Finality of criminal sentences is a hallmark principle of our judicial system. See Johnson v. United States, 544 U.S. 295, 309 (2005) ("[T]he United States has an interest in the finality of sentences imposed by its own courts."); Teague v. Lane, 489 U.S. 288, 309 (1989) ("Without finality, the criminal law is deprived of much of its deterrent effect.") Even the Holloway court recognized that there were "no legal avenues or bases for vacating" Holloway's sentence. 68 F. Supp. 3d at 314. Rather, the sentence reduction in Holloway depended entirely upon the acquiescence of the Government, i.e., by and through the prosecutorial prerogative of the Department of Justice.

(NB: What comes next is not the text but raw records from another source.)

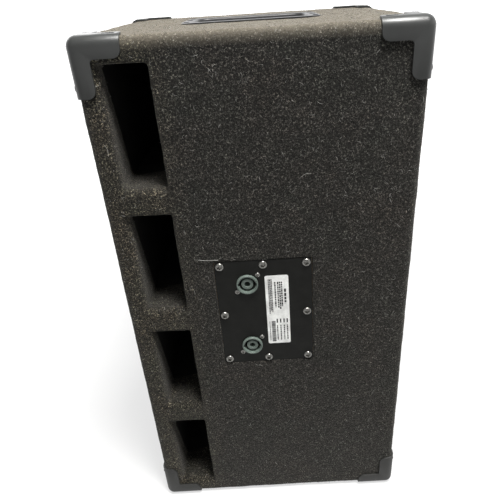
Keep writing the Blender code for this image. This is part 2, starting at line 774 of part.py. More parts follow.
def grille(cabinet):
    """A perforated steel sheet, drawn plain here, with folded edges, over a frame of battens."""
    half_x = INNER_X - 0.0012
    half_z = INNER_Z - 0.0012
    shape = bmesh.new()
    low = (-half_x, GRILLE_Y - GRILLE_FOLD, -half_z)
    put_box(shape, low, (half_x, GRILLE_Y + GRILLE_THICK, half_z))
    sheet = node("grille", shape, GRILLE_PAINT, cabinet, smooth=False)
    hollow = bmesh.new()
    put_box(
        hollow,
        (-half_x + GRILLE_THICK, GRILLE_Y - GRILLE_FOLD - 0.01, -half_z + GRILLE_THICK),
        (half_x - GRILLE_THICK, GRILLE_Y, half_z - GRILLE_THICK),
    )
    boolean(sheet, cutter("grille_hollow", hollow, cabinet))

    outer_x = half_x - GRILLE_THICK - GAP
    outer_z = half_z - GRILLE_THICK - GAP
    shape = bmesh.new()
    put_box(shape, (-outer_x, BAFFLE_Y + GAP, -outer_z), (outer_x, GRILLE_Y - GAP, outer_z))
    frame = node("grille_frame", shape, BLACK_PAINT, cabinet, smooth=False)
    middle = bmesh.new()
    inner_x, inner_z = outer_x - BATTEN, outer_z - BATTEN
    put_box(middle, (-inner_x, BAFFLE_Y - 0.01, -inner_z), (inner_x, GRILLE_Y + 0.01, inner_z))
    boolean(frame, cutter("grille_frame_middle", middle, cabinet))


# ---------------------------------------------------------------- handles and feet


def handle_cups(cabinet, boards):
    """A moulded cup with a grip bar, let into each end panel."""
    for side, name in ((1, "upper"), (-1, "lower")):
        opening = bmesh.new()
        outline = rounded_rectangle(HANDLE_HOLE[0], HANDLE_HOLE[1], 0.016, 3)
        put_prism(opening, outline, 2, *sorted((side * (INNER_Z - 0.01), side * (HALF_Z + 0.01))))
        boolean(boards[name], cutter(f"handle_opening_{name}", opening, cabinet))
        handle_cup(f"handle_cup_{name}", side, cabinet)


def handle_cup(name, side, cabinet):
    """Built as closed rings from the flange down the outside, across the floor and up the inside."""
    surface = HALF_Z + GAP
    flange_top = HALF_Z + 0.0016
    deep = HALF_Z - HANDLE_DEPTH
    width, length = HANDLE_HOLE[0] - 2 * GAP, HANDLE_HOLE[1] - 2 * GAP
    wall = HANDLE_WALL
    levels = [
        (HANDLE_FLANGE[0], HANDLE_FLANGE[1], 0.020, flange_top),
        (HANDLE_FLANGE[0], HANDLE_FLANGE[1], 0.020, surface),
        (width, length, 0.0157, surface),
        (width, length, 0.0157, deep),
        (width - 2 * wall, length - 2 * wall, 0.0135, deep + wall),
        (width - 2 * wall, length - 2 * wall, 0.0135, flange_top),
    ]
    shape = bmesh.new()
    rings = []
    for size_x, size_y, radius, level in levels:
        outline = rounded_rectangle(size_x, size_y, radius, 3)
        rings.append([shape.verts.new((u, v, side * level)) for u, v in outline])
    count = len(rings[0])
    for k in (0, 1, 2, 4, 5):
        below, above = rings[k], rings[(k + 1) % len(rings)]
        for i in range(count):
            after = (i + 1) % count
            shape.faces.new((below[i], below[after], above[after], above[i]))
    shape.faces.new(rings[3])
    shape.faces.new(rings[4])
    cup = node(name, shape, BLACK_PLASTIC, cabinet)
    bar = bmesh.new()
    half = HANDLE_HOLE[0] / 2 - wall + 0.001
    profile = [(0.0, -half), (HANDLE_BAR, -half), (HANDLE_BAR, half), (0.0, half)]
    put_turned(bar, profile, (0, 0, side * (HALF_Z - 0.0125)), (1, 0, 0), 12)
    boolean(cup, cutter(name + "_bar", bar, cabinet), "UNION")


def rubber_feet(cabinet):
    """Four feet, each with a recess for its screw, under the side that the cabinet lies on in use."""
    for y, y_name in ((-FOOT_Y, "rear"), (FOOT_Y, "front")):
        for z, z_name in ((-FOOT_Z, "lower"), (FOOT_Z, "upper")):
            profile = [
                (0.0026, GAP),
                (FOOT_RADIUS, GAP),
                (FOOT_RADIUS - 0.002, FOOT_HEIGHT + GAP),
                (0.0062, FOOT_HEIGHT + GAP),
                (0.0062, 0.0030),
                (0.0026, 0.0030),
            ]
            shape = bmesh.new()
            put_turned(shape, profile, (-HALF_X, y, z), (-1, 0, 0), 16, closed=True)
            node(f"rubber_foot_{z_name}_{y_name}", shape, RUBBER, cabinet)


# ---------------------------------------------------------------- whole object


def main():
    clear_scene()
    cabinet = empty("cabinet_centre", (SHIFT_X, 0, HALF_Z + PROUD))
    boards = outer_boards(cabinet)
    boards.update(inner_boards(cabinet))
    carpet_wrap(cabinet)
    corner_protectors(cabinet)
    connector_plate(cabinet, boards["rear"])
    baffle_holes(cabinet, boards["baffle"])
    driver("upper", DRIVER_Z, cabinet)
    driver("lower", -DRIVER_Z, cabinet)
    internal_leads(cabinet)
    wadding(cabinet)
    grille(cabinet)
    handle_cups(cabinet, boards)
    rubber_feet(cabinet)
    bpy.context.view_layer.update()


main()
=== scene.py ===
import math
from itertools import product

import bmesh
import bpy
import numpy as np
from mathutils import Matrix, Vector, noise


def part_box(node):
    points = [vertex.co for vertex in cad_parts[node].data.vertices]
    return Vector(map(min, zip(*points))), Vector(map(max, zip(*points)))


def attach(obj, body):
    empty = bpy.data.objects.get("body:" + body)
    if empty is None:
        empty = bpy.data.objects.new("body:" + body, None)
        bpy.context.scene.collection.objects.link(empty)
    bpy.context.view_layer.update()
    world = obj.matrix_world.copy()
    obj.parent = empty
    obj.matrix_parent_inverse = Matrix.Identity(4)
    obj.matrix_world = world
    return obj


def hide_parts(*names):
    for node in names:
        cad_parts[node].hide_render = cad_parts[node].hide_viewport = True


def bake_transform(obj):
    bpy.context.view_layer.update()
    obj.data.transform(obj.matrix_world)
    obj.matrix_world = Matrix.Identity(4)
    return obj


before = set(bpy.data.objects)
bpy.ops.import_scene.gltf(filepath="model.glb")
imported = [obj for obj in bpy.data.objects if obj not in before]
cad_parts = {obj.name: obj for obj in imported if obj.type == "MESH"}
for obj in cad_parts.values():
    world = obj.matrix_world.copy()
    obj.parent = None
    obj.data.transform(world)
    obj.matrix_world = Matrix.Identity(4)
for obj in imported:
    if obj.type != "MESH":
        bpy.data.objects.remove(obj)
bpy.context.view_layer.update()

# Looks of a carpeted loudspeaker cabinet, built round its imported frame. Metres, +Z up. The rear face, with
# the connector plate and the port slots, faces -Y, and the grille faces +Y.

CABINET = "cabinet"

# Places, read from the frame
CARPET_LOW, CARPET_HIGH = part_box("carpet_wrap")
PLATE_LOW, PLATE_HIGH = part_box("connector_plate")
CENTRE = (CARPET_LOW + CARPET_HIGH) / 2
REAR_Y = CARPET_LOW.y
FRONT_Y = CARPET_HIGH.y
BAFFLE_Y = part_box("front_baffle")[1].y

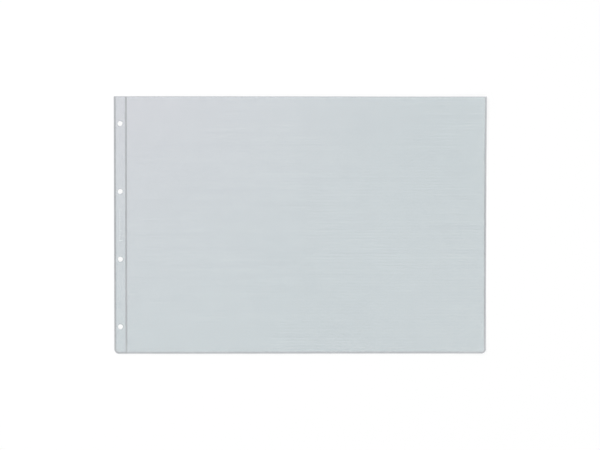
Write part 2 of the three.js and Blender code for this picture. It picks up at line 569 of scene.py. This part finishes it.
# Sections of the welds: distance from the inner side, and height
edge_section = [
    (0, 0), (2.4, 0), (2.4, 0.24), (2.3, 0.34), (2.05, 0.4), (1.75, 0.36), (1.5, 0.27),
    (0.9, 0.25), (0.65, 0.33), (0.45, 0.5), (0.25, 0.55), (0, 0.45),
]
spine_section = [
    (0, 0), (2.2, 0), (2.2, 0.45), (2.0, 0.55), (1.75, 0.52), (1.5, 0.32), (1.3, 0.25),
    (0.7, 0.25), (0.5, 0.34), (0.3, 0.44), (0, 0.45),
]


def section_face(bm, section, start, out):
    verts = []
    for across, height in section:
        verts.append(bm.verts.new(start + out * across * MM + Vector((0, 0, height * MM))))
    return bm.faces.new(verts)


def run_straight(bm, face, travel):
    grown = bmesh.ops.extrude_face_region(bm, geom=[face])
    moved = [item for item in grown["geom"] if isinstance(item, bmesh.types.BMVert)]
    bmesh.ops.translate(bm, verts=moved, vec=travel)
    return next(item for item in grown["geom"] if isinstance(item, bmesh.types.BMFace))


def run_round(bm, face, centre):
    turned = bmesh.ops.spin(
        bm, geom=[face, *face.edges, *face.verts], cent=centre, axis=(0, 0, 1), angle=math.pi / 2,
        steps=corner_steps
    )
    return next(item for item in turned["geom_last"] if isinstance(item, bmesh.types.BMFace))


def across_edge_weld(x, y):
    """How far out from an edge weld's inner side a point lies, as a share of the weld's width."""
    past_side = max(ring_corner_x - x, x - fore_corner_x, 0.0)
    past_foot = max(corner_y - y, 0.0)
    return (math.hypot(past_side, past_foot) - corner_radius) / weld_width


def across_spine(x, y):
    return (x - spine_ring_side) / spine_width


def weld_piece(name, bm, material, across, *nodes):
    """Takes out the section faces left between runs, slices the weld to bend, and maps it across."""
    left_inside = [face for face in bm.faces if all(len(edge.link_faces) > 2 for edge in face.edges)]
    bmesh.ops.delete(bm, geom=left_inside, context="FACES_ONLY")
    slice_at(bm, steps_between(ring_corner_x, fore_corner_x, sheet_step), Vector((1, 0, 0)))
    slice_at(bm, steps_between(corner_y, mouth, sheet_step), Vector((0, 1, 0)))
    seam = bm.loops.layers.uv.new("seam")
    for face in bm.faces:
        for loop in face.loops:
            spot = loop.vert.co
            loop[seam].uv = (spot.x - spot.y, across(spot.x, spot.y))
    made = finish_piece(name, bm, [material], lie)
    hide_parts(*nodes)
    return made


# One unbroken run down the ring edge and round to the spine
bm = bmesh.new()
end = section_face(bm, edge_section, Vector((ring_weld_inside, mouth, 0)), Vector((-1, 0, 0)))
end = run_straight(bm, end, Vector((0, corner_y - mouth, 0)))
end = run_round(bm, end, Vector((ring_corner_x, corner_y, 0)))
run_straight(bm, end, Vector((spine_ring_side - ring_corner_x, 0, 0)))
margin_seam = weld_piece(
    "margin_seam", bm, ring_weld, across_edge_weld, "ring_edge_weld", "margin_foot_weld"
)
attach(margin_seam, "margin")

# One unbroken run along the foot and up the fore edge
bm = bmesh.new()
end = section_face(bm, edge_section, Vector((spine_pocket_side, foot_weld_inside, 0)), Vector((0, -1, 0)))
end = run_straight(bm, end, Vector((fore_corner_x - spine_pocket_side, 0, 0)))
end = run_round(bm, end, Vector((fore_corner_x, corner_y, 0)))
run_straight(bm, end, Vector((0, mouth - corner_y, 0)))
pocket_seam = weld_piece(
    "pocket_seam", bm, fore_weld, across_edge_weld, "pocket_foot_weld", "fore_edge_weld"
)
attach(pocket_seam, "pocket")

bm = bmesh.new()
end = section_face(bm, spine_section, Vector((spine_ring_side, foot, 0)), Vector((1, 0, 0)))
run_straight(bm, end, Vector((0, mouth - foot, 0)))
spine_seam = weld_piece("spine_seam", bm, spine_weld, across_spine, "spine_weld")
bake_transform(spine_seam)


# Floor, surroundings, light and camera
def looked_at(finish):
    """1 for what the camera, a reflection or a clear piece looks at, and 0 for what lights the part."""
    path = finish.node("ShaderNodeLightPath")
    seen = finish.maths("MAXIMUM", finish.value(path, "Is Camera Ray"), finish.value(path, "Is Glossy Ray"))
    return finish.maths("MAXIMUM", seen, finish.value(path, "Is Transmission Ray"))


def white_floor(paint_share, reach):
    """Pale paint that looks white, and that keeps its shadows near the part."""
    finish = Finish(bpy.data.materials.new("floor_paint"))
    place = finish.node("ShaderNodeTexCoord").outputs["Object"]
    nearness = finish.nearness(place, (0, 0, 0), (reach, reach, reach))
    white_share = 1 - paint_share * finish.maths("MINIMUM", 2 * nearness, 1)
    paint = finish.node("ShaderNodeBsdfDiffuse", Color=(0.86, 0.86, 0.86, 1))
    white = finish.node("ShaderNodeEmission", Color=(1, 1, 1, 1), Strength=1.0)
    return finish.show(finish.mix(looked_at(finish) * white_share, paint, white))


floor_radius = 12
below_the_sheet = -0.4 * MM
bpy.ops.mesh.primitive_circle_add(
    vertices=64, radius=floor_radius, fill_type="NGON", location=(0, 0, below_the_sheet)
)
floor = bpy.context.object
floor.name = "floor"
floor.data.materials.append(white_floor(paint_share=0.25, reach=2.0))

studio = bpy.data.worlds.new("studio")
bpy.context.scene.world = studio
finish = Finish(studio)
lit = finish.node("ShaderNodeBackground", Color=(1, 1, 1, 1), Strength=0.74)
seen = finish.node("ShaderNodeBackground", Color=(1, 1, 1, 1), Strength=1.0)
finish.show(finish.mix(looked_at(finish), lit, seen), "ShaderNodeOutputWorld")


def soft_light(name, place, width, height, power, in_gloss):
    """A soft box that faces the part. Only the slim ones show in the gloss, as streaks."""
    lamp = bpy.data.lights.new(name, "AREA")
    lamp.shape = "RECTANGLE"
    lamp.size = width
    lamp.size_y = height
    lamp.energy = power
    made = bpy.data.objects.new(name, lamp)
    made.location = place
    made.rotation_euler = (-Vector(place)).to_track_quat("-Z", "Y").to_euler()
    made.visible_glossy = in_gloss
    bpy.context.scene.collection.objects.link(made)


soft_light("key_light", (-1.3, 0.9, 1.9), width=1.0, height=1.0, power=26, in_gloss=False)
soft_light("fill_light", (1.6, -0.8, 1.4), width=1.4, height=1.4, power=11, in_gloss=False)
streak_place = Vector((2.1, 0, 1.07))
for turn in (45, 135, 225, 315):
    around = Euler((0, 0, math.radians(turn))).to_matrix() @ streak_place
    soft_light(f"streak_light_{turn}", around, width=2.4, height=0.1, power=0.7, in_gloss=True)

camera_tilt = Euler((math.radians(-1.222), math.radians(-0.683), math.radians(0.023)))
camera_target = Vector((-0.435, 0.401, 0)) * MM
camera_distance = 1.6
camera_data = bpy.data.cameras.new("camera")
camera_data.sensor_width = 36
camera_data.lens = 81.17
camera = bpy.data.objects.new("camera", camera_data)
camera.rotation_euler = camera_tilt
camera.location = camera_target + camera_tilt.to_matrix() @ Vector((0, 0, camera_distance))
bpy.context.scene.collection.objects.link(camera)
bpy.context.scene.camera = camera
bpy.context.scene.view_settings.view_transform = "Standard"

In this case, the Government has made clear that it does not consent to granting relief to Bryant. Without the Government's involvement, Holloway has no application here. Further, the Court is constrained to note that Holloway is a district court decision and has no binding effect on this Court. Nor did Holloway create an actionable new right under federal law. The Eleventh Circuit has not even addressed the so-called Holloway Doctrine. Simply put, Holloway in no way controls this Court's ability or inclination to reduce Bryant's sentence. Accord United States v. Horton, No. 2:12-CR-00007-F1, 2016 U.S. Dist. LEXIS 78611 (E.D.N.C. June 16, 2016) (observing that the Holloway Doctrine is not so much a doctrine as it is "a single case carrying no precedential weight in this court").

ORDER ENTERED.

FootNotes


1. The Court subsequently reduced Bryant's sentence to a total of 592 months in prison following applicable amendments to the United States Sentencing Guidelines. (Order of Sept. 8, 2015, Crim. Case No. 497-182, Doc. 249 (Bowen, J.).)